Of the lines in the entries, how many hold the word "scene"? Give that number alone.

**** Input for this task

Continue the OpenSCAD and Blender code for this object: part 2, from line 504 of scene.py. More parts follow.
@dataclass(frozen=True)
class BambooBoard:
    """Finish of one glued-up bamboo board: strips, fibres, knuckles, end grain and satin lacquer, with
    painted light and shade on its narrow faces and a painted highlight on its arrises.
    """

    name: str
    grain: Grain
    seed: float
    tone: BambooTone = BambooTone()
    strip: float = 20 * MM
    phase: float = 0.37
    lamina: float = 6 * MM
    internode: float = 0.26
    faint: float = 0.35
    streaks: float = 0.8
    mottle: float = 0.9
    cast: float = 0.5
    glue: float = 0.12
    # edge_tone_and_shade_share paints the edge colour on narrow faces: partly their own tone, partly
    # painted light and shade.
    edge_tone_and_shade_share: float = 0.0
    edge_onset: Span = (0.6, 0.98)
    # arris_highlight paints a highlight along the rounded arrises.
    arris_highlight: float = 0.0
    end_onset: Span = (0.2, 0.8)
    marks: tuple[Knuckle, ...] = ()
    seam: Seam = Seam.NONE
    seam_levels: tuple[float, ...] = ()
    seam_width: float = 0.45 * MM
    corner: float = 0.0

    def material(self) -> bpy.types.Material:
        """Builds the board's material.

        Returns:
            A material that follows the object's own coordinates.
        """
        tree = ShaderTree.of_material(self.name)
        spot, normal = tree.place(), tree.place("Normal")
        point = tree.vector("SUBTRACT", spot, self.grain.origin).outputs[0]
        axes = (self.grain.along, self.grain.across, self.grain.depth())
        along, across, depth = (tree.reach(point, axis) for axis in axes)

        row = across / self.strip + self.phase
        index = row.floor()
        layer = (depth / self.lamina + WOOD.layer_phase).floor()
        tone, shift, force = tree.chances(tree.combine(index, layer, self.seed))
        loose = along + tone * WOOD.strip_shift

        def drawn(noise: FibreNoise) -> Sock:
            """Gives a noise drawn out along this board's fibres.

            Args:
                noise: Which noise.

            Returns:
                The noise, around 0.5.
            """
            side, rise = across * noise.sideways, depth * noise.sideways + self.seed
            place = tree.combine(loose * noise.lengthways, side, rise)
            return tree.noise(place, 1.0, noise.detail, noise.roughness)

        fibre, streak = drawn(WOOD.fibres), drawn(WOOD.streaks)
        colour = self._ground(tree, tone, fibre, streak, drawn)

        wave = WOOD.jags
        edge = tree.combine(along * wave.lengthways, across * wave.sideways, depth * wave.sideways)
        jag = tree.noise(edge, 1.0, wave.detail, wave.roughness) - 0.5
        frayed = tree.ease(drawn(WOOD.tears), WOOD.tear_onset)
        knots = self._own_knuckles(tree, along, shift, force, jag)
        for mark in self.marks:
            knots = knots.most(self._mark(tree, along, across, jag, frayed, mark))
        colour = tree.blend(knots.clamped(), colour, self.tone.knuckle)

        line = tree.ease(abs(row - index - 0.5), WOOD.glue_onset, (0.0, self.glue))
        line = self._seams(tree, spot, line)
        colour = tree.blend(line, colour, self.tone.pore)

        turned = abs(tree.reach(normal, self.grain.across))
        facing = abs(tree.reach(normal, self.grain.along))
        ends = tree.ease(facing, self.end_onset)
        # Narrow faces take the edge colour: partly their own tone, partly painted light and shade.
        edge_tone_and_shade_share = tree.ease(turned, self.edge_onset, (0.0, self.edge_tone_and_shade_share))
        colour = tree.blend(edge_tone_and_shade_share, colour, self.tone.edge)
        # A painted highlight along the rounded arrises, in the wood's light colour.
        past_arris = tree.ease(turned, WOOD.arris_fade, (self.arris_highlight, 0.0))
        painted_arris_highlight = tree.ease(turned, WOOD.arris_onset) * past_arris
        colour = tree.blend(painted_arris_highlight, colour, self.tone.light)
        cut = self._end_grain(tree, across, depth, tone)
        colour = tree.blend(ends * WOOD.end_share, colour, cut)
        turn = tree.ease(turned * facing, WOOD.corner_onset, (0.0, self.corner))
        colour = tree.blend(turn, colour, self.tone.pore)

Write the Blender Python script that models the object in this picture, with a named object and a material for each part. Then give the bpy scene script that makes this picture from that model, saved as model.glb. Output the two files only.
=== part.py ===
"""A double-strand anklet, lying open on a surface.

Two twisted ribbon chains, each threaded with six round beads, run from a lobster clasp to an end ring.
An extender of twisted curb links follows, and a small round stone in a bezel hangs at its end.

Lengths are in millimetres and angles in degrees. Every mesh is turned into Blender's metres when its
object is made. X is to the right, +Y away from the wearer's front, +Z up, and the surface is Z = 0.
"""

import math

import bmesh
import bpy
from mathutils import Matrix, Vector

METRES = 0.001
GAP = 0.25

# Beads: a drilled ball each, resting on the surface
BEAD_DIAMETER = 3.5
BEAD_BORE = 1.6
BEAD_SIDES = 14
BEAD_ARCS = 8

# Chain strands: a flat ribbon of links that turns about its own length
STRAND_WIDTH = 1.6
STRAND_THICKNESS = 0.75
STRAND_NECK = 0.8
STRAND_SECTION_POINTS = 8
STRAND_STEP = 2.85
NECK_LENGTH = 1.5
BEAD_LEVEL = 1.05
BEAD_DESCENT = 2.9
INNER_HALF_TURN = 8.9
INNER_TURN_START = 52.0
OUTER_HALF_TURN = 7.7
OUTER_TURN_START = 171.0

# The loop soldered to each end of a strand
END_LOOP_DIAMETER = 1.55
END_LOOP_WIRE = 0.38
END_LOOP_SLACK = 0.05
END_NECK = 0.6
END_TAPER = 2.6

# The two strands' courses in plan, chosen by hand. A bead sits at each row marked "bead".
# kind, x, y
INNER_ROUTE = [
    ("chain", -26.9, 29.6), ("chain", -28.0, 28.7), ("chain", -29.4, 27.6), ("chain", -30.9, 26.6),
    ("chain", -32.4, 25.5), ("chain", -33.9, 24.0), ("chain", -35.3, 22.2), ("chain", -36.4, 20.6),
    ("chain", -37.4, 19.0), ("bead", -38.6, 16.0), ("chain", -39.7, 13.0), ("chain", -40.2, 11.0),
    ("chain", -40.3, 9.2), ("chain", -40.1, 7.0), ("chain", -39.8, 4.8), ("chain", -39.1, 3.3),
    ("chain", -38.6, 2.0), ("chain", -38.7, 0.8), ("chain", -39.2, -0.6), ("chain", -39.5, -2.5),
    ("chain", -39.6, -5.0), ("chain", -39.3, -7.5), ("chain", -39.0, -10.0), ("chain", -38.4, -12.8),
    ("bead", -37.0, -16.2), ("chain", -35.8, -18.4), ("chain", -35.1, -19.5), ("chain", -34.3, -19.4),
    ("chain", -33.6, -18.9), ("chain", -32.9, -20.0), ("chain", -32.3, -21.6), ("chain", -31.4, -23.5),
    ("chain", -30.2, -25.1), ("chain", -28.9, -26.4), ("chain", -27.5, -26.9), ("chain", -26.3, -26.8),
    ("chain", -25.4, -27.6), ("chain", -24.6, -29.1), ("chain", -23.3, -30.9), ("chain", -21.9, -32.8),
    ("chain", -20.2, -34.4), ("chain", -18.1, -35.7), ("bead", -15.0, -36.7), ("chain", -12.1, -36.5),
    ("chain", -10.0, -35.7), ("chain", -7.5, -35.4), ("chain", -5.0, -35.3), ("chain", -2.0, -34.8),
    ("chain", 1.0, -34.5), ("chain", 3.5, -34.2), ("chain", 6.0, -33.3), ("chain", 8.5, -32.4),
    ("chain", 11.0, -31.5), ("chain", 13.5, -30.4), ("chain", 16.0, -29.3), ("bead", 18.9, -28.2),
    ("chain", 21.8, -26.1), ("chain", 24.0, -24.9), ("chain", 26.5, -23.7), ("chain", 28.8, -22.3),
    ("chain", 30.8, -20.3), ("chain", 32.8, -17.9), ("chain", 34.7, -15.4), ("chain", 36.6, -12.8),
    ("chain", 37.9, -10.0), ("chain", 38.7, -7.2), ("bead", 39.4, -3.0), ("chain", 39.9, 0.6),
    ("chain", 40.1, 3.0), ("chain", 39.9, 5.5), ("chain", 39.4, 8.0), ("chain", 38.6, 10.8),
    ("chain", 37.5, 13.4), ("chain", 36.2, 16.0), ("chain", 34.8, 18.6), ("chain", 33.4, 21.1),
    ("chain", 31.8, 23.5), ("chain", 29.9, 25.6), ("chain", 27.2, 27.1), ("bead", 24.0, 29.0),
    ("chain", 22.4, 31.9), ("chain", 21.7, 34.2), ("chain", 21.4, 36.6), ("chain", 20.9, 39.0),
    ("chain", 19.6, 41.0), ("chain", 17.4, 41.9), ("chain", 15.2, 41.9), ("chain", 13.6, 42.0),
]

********

(Result for this task)
2